Frequently Asked Questions (FAQs)
Can a seller sue a buyer for specific performance in Illinois?
While legally possible, it is incredibly rare. Courts generally do not force a buyer to purchase a property because monetary damages (keeping the earnest money or suing for the difference in sale price) are considered an adequate remedy for the seller.
How does the "uniqueness" of land affect specific performance?
In real estate law, every parcel of land is considered unique (non-fungible). Because you cannot simply buy an identical replacement property, courts view specific performance as the only fair remedy for a buyer when a seller breaches the contract.
What happens to the earnest money if the buyer breaches the contract?

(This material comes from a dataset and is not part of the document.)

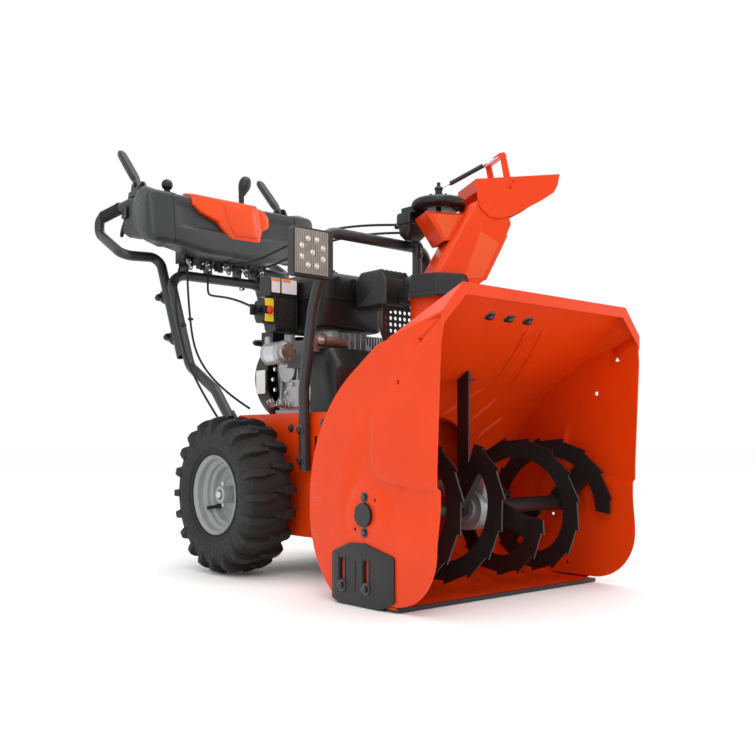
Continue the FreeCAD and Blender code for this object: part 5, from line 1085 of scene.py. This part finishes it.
def crowned_box(build, low, high, radius, crown, steps=8):
    """A moulded cover: rounded in plan, with a domed top and a soft bottom edge."""
    sections = []
    outline = arc_points(rectangle(low, high, radius), 6)
    centre = Vector(((low.x + high.x) / 2, (low.y + high.y) / 2))
    tall = high.z - low.z
    levels = [(0.0, 7.0), (3.0, 2.5), (8.0, 0.0), (tall - crown, 0.0)]
    for step in range(1, steps + 1):
        angle = math.pi / 2 * step / steps
        levels.append((tall - crown + crown * math.sin(angle), crown * 1.15 * (1 - math.cos(angle))))
    for level, inset in levels:
        scale_x = 1 - inset / ((high.x - low.x) / 2)
        scale_y = 1 - inset / ((high.y - low.y) / 2)
        sections.append([Vector((centre.x + (x - centre.x) * scale_x, centre.y + (y - centre.y) * scale_y,
                                 low.z + level)) for x, y in outline])
    loft(build, sections)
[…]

In Illinois, the standard practice and standard contract language dictate that the earnest money acts as liquidated damages. If the buyer breaches, the seller is entitled to keep the earnest money to compensate for the time the property was off the market.
Are punitive damages common in Illinois real estate disputes?
No. Punitive damages are designed to punish egregious, intentional, or malicious wrongdoing (like severe fraud). They are rarely awarded in standard breach of contract cases, which usually rely on liquidated or compensatory damages.
What is the statute of limitations for real estate contracts in Illinois?
In Illinois, the statute of limitations for a written contract is 10 years. However, practically speaking, lawsuits for specific performance must be filed promptly, as courts expect the non-breaching party to act quickly to enforce their rights.